DAX offers chink of light

A near half percent increase on Germany’s benchmark DAX index was one of the only shards of light on an otherwise black day for European markets.

DAX offers chink of light

The European Commission feels Spain is likely to miss its deficit reduction targets for this year and next unless it gets meaner with its policies. Spain is looking to cut its budget deficit (as a percentage of GDP) from 8.5% to 5.3% this year and down, further, to 3% next year.

Fresh concern that Greece may leave the eurozone also played on investors’ minds, to a degree, with European stocks — as a whole — down for a second consecutive day to a four-month low.

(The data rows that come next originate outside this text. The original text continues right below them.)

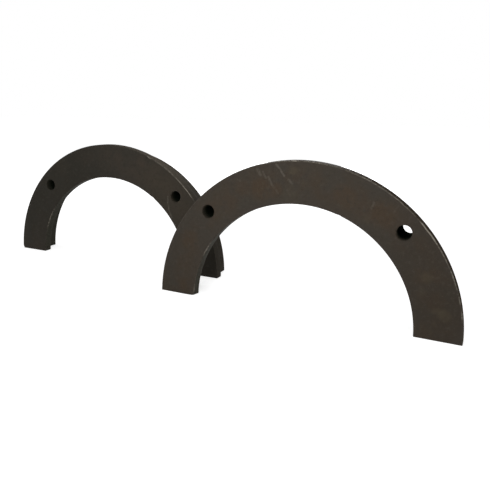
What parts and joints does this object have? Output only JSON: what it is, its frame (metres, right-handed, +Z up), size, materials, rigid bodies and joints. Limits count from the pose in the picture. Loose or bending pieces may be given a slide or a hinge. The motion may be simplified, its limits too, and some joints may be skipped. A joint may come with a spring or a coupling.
{
  "type": "bearing separator",
  "caption": "Split bearing separator ring: matching half rings of stepped section, with an inner lip, a rear rib and through bolt holes, standing on their cut faces.",
  "frame": {"origin": "centre of the bottom of the box round both halves, on the surface that they stand on", "axes": "+X to the right along the halves' faces, +Y from the flange faces towards the ribs, +Z up from the cut faces"},
  "size_m": [0.4534, 0.0816, 0.1175],
  "materials": {
    "front_steel": "matt brown-black oxide with faint brown mottling, fine scratches and edges worn lighter",
    "rear_steel": "matt grey-black oxide with edges worn lighter"
  },
  "bodies": {
    "root": {"front_half": "front_steel", "rear_half": "rear_steel"}
  },
  "joints": []
}
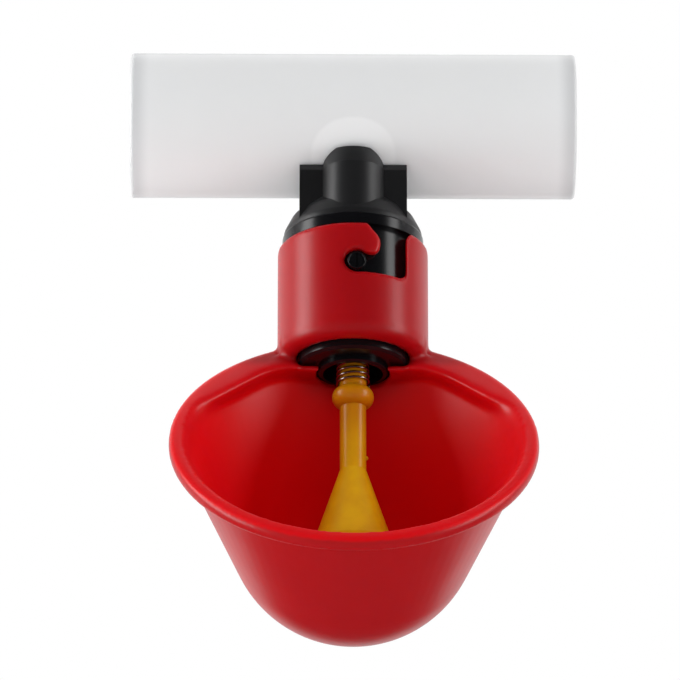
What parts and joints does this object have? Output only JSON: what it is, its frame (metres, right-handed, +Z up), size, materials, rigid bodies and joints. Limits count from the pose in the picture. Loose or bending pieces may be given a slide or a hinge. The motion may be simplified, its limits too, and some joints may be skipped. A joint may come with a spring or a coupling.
{
  "type": "poultry nipple drinker",
  "caption": "Poultry drinker that hangs from a water pipe: pipe tee, black valve body, amber pecking trigger and a slanted red cup on a bayonet collar.",
  "frame": {"origin": "middle of the pipe fitting, on the axis of the water pipe", "axes": "+X along the water pipe, -Y towards the bird, +Z up along the valve's axis"},
  "size_m": [0.0976, 0.0663, 0.1378],
  "materials": {
    "milky_plastic": "milky translucent polyethylene",
    "matte_black": "fine matte black moulded plastic",
    "gloss_black": "glossy black moulded plastic",
    "rubber_black": "soft black rubber",
    "white_plastic": "plain white plastic",
    "amber_plastic": "waxy amber yellow plastic",
    "spring_steel": "bright drawn wire",
    "red_plastic": "satin red moulded plastic"
  },
  "bodies": {
    "valve_body": {"pipe_tee": "milky_plastic", "inlet_head": "matte_black", "spigot_ring": "rubber_black", "inlet_strainer": "white_plastic", "head_ring": "rubber_black", "valve_housing": "gloss_black", "seat_bush": "gloss_black", "seat_seal": "rubber_black"},
    "cup": {"drinking_cup": "red_plastic"},
    "spring": {"trigger_spring": "spring_steel"},
    "trigger": {"trigger": "amber_plastic", "valve_ball": "amber_plastic"}
  },
  "joints": [
    {"name": "cup_twist", "type": "hinge", "parent": "valve_body", "child": "cup", "pos_m": [0, 0, -0.045], "axis": [0, 0, 1], "range_deg": [-28, 0]},
    {"name": "trigger_tilt", "type": "hinge", "parent": "valve_body", "child": "spring", "pos_m": [0, 0, -0.04473], "axis": [1, 0, 0], "range_deg": [-4, 4], "stiffness_Nm_per_rad": 0.01, "deforming": ["trigger_spring"]},
    {"name": "trigger_sway", "type": "hinge", "parent": "spring", "child": "trigger", "pos_m": [0, 0, -0.04473], "axis": [0, 1, 0], "range_deg": [-4, 4], "stiffness_Nm_per_rad": 0.01, "deforming": ["trigger_spring"]}
  ]
}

“The real concern isn’t about Greece, it’s about the euro and whether it breaks up — that is key,” Mark Tinker, a fund manager at AXA Framlington Investment Management told Bloomberg.

The euro fell to 1.2948 against the dollar yesterday afternoon, heralding its longest losing streak in three and a half years.

London’s FTSE was down 0.44%, the CAC-40 index in Paris shed 0.2%, Spain’s IBEX slid by 2.77% and Milan’s Borsa Italiana fell by 1.18%.

However, Frankfurt was up by 0.47% and Dublin’s ISEQ crept back up by nearly 0.4%.